• [Problem]: Go over the listing below line by line and tally those containing "bodies". Give only the tally.

• [Supplied material]:

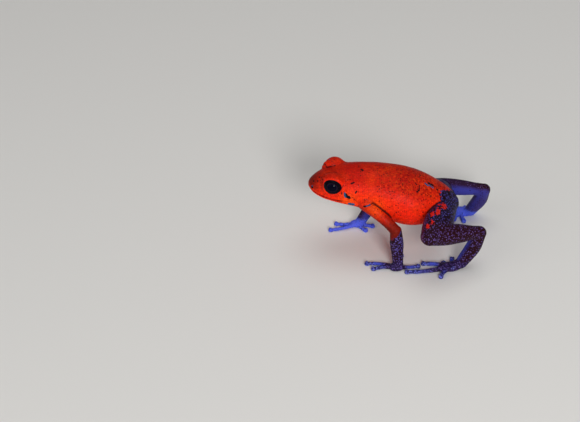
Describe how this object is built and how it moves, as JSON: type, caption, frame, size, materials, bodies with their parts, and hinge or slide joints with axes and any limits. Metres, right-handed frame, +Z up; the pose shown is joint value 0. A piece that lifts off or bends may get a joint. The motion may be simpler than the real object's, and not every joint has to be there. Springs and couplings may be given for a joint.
{
  "type": "strawberry poison dart frog",
  "caption": "Small dart frog standing on its feet with its head raised, a life-size still model: granular red body, blue-black legs with lavender flecks, glossy dark eyes.",
  "frame": {"origin": "middle of the bounding box's underside, on the floor beneath the belly", "axes": "+X to the frog's left, +Y towards its rump, so the snout points along -Y, and +Z up"},
  "size_m": [0.0218, 0.0268, 0.0138],
  "materials": {
    "skin_red": "moist, finely granular red skin, crimson on the back and orange-red on the flank, with tiny dark speckles",
    "skin_blue": "moist, finely granular blue-black to maroon skin with lavender-blue flecks, plain violet-blue on the inner sides",
    "eye": "wet, glossy black eye with a faint brown ring"
  },
  "bodies": {
    "root": {"head": "skin_red", "torso": "skin_red", "eye_left": "eye", "eye_right": "eye", "upper_arm_left": "skin_red", "upper_arm_right": "skin_red", "forearm_left": "skin_blue", "hand_left": "skin_blue", "thigh_left": "skin_blue", "shank_left": "skin_blue", "tarsus_left": "skin_blue", "foot_left": "skin_blue", "forearm_right": "skin_blue", "hand_right": "skin_blue", "thigh_right": "skin_blue", "shank_right": "skin_blue", "tarsus_right": "skin_blue", "foot_right": "skin_blue"}
  },
  "joints": []
}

• [Response]: 2